Lower weight has historically been equated with more severe illness in anorexia nervosa (AN). Reliance on admission weight to guide clinical concern is challenged by the rise in patients with atypical anorexia nervosa (AAN) requiring hospitalization at normal weight.
We examined weight history and illness severity in 12- to 24-year-olds with AN (n = 66) and AAN (n = 50) in a randomized clinical trial, the Study of Refeeding to Optimize Inpatient Gains (www.clinicaltrials.gov; NCT02488109). Amount of weight loss was the difference between the highest historical percentage median BMI and admission; rate was the amount divided by duration (months). Unpaired t tests compared AAN and AN; multiple variable regressions examined associations between weight history variables and markers of illness severity at admission. Stepwise regression examined the explanatory value of weight and menstrual history on selected markers.

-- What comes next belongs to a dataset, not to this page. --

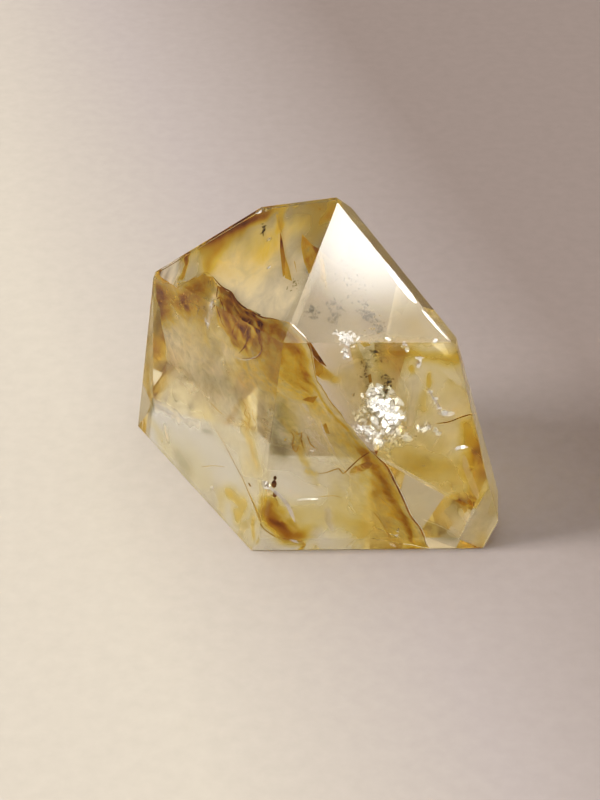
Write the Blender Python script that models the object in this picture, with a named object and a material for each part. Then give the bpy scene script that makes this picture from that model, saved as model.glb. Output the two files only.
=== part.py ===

Participants were 16.5 ± 2.6 years old, and 91% were of female sex. Groups did not differ by weight history or admission heart rate (HR). Eating Disorder Examination Questionnaire global scores were higher in AAN (mean 3.80 [SD 1.66] vs mean 3.00 [SD 1.66]; P = .02). Independent of admission weight, lower HR (β = –0.492 [confidence interval (CI) –0.883 to –0.100]; P = .01) was associated with faster loss; lower serum phosphorus was associated with a greater amount (β = –0.005 [CI –0.010 to 0.000]; P = .04) and longer duration (β = –0.011 [CI –0.017 to 0.005]; P = .001). Weight and menstrual history explained 28% of the variance in HR and 36% of the variance in serum phosphorus.
Weight history was independently associated with markers of malnutrition in inpatients with restrictive eating disorders across a range of body weights and should be considered when assessing illness severity on hospital admission.